In an act of such subtle foreshadowing, Maggie throws out to her son that she’d be “totally okay with him being gay.” And, unsurprisingly, Maggie’s concept of what being gay is like is built around boring stereotypes. Opera, handbags, etc. Her desire for him to be gay is rooted in abandonment issues, as she tells a friend that if Lloyd were gay, “he’d be the only man in my life who didn’t leave me for another woman”. Cute intentions, but ultimately selfish and wrongheaded. It’s split between the issue of financial aid, but a projection of wishful thinking for Maggie to still be connected to her son.

Nia Vardalos seems enthusiastic, but there’s little to like or identify with (think a more insane version of Andy’s mom in Toy Story 3). Her obliviousness towards her own actions and her son’s reactions don’t play as funny, even in a kind of awkward humor that The Office and Arrested Development excelled at. It’s only embarrassing, without wit and without sympathy. Her desperate attempts to hold onto her son and simultaneously attract someone for herself are kind of gross, repellent, and reek of a latent misogyny. It’s not cute that she has to interfere with her son’s personal life, and it’s not cute that this seems to imply that Maggie is devoid of agency entirely without having her son to use as a puppet.

Bad ideas are sometimes saved by good scripts, but this is, unfortunately, not one of those times. It drones on and on with failed jokes and unfortunate, supposedly comic scenarios. It’s particularly unsettling because there are certainly ways to mine compelling material from mother/son relationships. From Hitchcock’s Psycho to Xavier Dolan’s I Killed My Mother and Mommy, the tempestuous dynamics in these films are captivating and moving. Sure, Helicopter Mom may be working in a different plane, but to think that one shouldn’t be able to craft a good, or even serviceable film, is myopic.

Its queer subject matter is another thing: Helicopter Mom ostensibly is supposed to work as a satire of close-minded people and the culture shock they experience when meeting a queer person for the first time.

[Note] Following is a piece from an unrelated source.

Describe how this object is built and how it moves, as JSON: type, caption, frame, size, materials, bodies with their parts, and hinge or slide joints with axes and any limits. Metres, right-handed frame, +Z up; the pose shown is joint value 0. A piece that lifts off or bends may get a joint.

But, first of all, this is set in Venice Beach and queerness isn’t so terribly new that the school wouldn’t have other queer people is implausible to me. But, second of all, this presentation of “look at how closed-minded these folks are” doesn’t actually work as satire because nothing is being subverted and little is actually being commented upon. Serving up stereotypes and expecting the audience to get the context of satire or parody is lazy and not actually satire. When Maggie sets Lloyd up on a blind date with a boy, said date is hyper effeminate. It’s played for laughs, and yet there’s a sense that the film believes “this is what a gay person acts, looks, and sounds like.” With such an onslaught of misunderstanding of what being queer means and what the gay lifestyle is, the film flounders and just falls into stupid territory.

The brief gleam of light of an understanding of fluidity comes in scenes between Lloyd and his father Max (Mark Boone Junior). Here, there’s a sensitivity and understanding which suggests that maybe the film knows what it’s doing, or trying to do. Unfortunately, the rest of the film, rife with lame and, by now, too well-worn stereotypes, undercuts these moments.

The film is never brave enough to broach the topic of what a queer identity means, it’s not brave enough to really examine attraction or fluidity, and it doesn’t take the leap to discuss the double-edged sword of labels. Even movies like GBF and Gayby attempt to deconstruct the environment and situations that are built around them. Jason Dolley is perfectly likable as Lloyd, but the film surrounding him is as cowardly as the mother unwilling to let her son live his own life.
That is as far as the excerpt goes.